_Directions for this task_: Check each line of the listing for the word "parts" and give only the number of lines that have it.
— Begin —
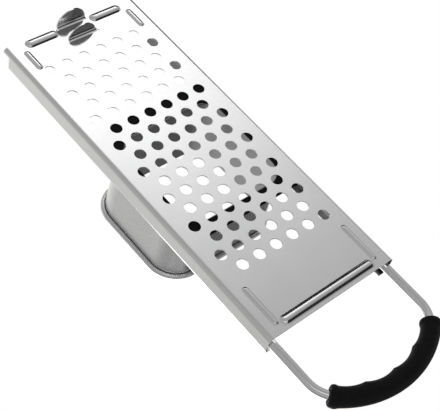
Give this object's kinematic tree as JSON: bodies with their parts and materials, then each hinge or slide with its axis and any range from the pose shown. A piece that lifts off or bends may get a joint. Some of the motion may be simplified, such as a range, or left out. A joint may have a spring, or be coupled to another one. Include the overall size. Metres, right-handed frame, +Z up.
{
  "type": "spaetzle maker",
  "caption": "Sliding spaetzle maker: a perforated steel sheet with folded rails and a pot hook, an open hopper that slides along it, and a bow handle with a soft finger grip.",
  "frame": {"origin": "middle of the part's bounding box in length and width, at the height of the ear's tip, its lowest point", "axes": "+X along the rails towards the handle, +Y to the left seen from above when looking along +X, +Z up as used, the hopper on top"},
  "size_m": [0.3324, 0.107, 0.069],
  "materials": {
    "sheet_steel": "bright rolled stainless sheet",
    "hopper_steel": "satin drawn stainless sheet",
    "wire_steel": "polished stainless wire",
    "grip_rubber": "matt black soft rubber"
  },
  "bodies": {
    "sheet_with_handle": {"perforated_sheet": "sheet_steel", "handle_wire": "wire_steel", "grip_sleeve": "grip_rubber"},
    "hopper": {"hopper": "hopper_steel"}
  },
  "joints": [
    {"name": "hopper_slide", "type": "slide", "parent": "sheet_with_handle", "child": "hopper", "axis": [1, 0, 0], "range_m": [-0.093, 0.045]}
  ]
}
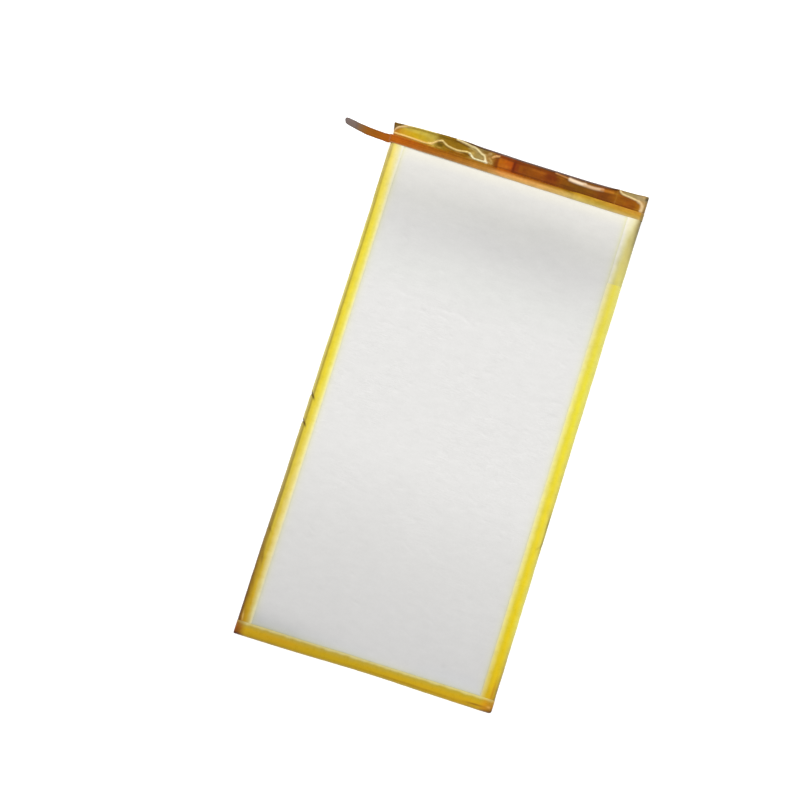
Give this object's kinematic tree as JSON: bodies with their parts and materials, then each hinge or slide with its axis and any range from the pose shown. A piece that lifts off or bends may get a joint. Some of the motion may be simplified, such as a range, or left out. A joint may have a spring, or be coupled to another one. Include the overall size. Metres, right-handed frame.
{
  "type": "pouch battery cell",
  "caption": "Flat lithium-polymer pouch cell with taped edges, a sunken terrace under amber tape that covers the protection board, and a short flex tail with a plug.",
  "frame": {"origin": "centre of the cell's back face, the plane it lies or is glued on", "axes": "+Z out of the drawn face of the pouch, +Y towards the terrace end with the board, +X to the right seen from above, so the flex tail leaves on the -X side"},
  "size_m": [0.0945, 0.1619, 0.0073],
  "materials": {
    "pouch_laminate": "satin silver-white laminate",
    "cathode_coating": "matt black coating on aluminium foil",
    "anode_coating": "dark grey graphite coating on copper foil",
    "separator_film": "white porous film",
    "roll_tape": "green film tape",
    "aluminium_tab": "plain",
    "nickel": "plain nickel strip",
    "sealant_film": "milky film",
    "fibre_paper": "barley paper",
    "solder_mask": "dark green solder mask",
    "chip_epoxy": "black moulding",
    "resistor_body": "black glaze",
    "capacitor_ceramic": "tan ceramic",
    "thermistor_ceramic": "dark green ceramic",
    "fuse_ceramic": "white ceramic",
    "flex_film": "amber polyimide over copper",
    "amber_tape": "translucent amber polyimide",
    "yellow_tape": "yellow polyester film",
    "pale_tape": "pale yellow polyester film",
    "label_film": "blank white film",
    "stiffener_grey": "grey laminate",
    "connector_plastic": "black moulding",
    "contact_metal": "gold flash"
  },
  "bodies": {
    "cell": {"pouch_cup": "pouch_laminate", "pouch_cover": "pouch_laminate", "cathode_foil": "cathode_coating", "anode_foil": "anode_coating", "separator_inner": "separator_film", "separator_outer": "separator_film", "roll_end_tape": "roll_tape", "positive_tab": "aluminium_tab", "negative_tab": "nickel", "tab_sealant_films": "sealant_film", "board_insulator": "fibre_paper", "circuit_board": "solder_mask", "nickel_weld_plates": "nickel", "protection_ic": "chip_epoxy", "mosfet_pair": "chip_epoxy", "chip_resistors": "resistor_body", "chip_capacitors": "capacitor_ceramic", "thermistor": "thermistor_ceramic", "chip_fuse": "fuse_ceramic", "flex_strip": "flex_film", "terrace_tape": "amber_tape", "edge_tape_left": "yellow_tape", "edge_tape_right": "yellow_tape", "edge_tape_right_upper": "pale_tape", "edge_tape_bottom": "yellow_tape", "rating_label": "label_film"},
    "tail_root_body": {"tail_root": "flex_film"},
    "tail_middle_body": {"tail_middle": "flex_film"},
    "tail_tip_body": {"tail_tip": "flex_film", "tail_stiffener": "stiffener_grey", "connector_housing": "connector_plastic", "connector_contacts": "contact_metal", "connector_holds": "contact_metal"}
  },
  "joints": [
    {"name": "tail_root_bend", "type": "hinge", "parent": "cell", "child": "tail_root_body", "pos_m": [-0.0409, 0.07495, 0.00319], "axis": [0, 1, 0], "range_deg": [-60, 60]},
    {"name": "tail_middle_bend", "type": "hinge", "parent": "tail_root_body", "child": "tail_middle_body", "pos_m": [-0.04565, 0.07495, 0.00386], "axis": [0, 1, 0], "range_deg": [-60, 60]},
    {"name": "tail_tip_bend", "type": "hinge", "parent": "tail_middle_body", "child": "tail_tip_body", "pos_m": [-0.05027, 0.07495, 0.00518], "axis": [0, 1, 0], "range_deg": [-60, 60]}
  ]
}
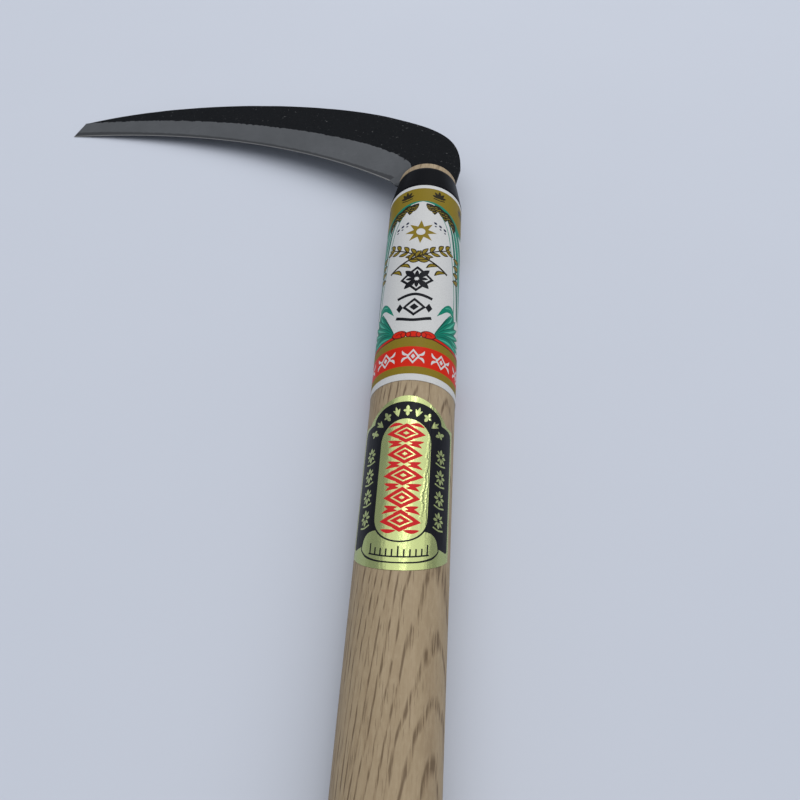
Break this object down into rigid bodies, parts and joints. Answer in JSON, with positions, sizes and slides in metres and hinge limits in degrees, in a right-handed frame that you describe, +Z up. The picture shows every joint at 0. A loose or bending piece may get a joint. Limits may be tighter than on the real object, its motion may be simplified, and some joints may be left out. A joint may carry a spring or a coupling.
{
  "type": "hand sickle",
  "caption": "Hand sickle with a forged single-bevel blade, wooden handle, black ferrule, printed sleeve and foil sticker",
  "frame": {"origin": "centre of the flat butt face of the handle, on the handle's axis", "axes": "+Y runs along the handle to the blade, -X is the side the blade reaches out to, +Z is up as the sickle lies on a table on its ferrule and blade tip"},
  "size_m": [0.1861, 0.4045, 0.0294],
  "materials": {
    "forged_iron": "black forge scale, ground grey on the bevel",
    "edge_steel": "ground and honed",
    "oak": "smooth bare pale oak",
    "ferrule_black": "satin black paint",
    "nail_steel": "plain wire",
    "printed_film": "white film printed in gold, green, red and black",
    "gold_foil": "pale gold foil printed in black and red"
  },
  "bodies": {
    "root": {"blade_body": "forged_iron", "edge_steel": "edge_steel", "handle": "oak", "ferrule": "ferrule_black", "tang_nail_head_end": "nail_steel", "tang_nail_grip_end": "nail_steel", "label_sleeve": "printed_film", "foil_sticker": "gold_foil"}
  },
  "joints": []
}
— End —
_Solution to this problem_: 3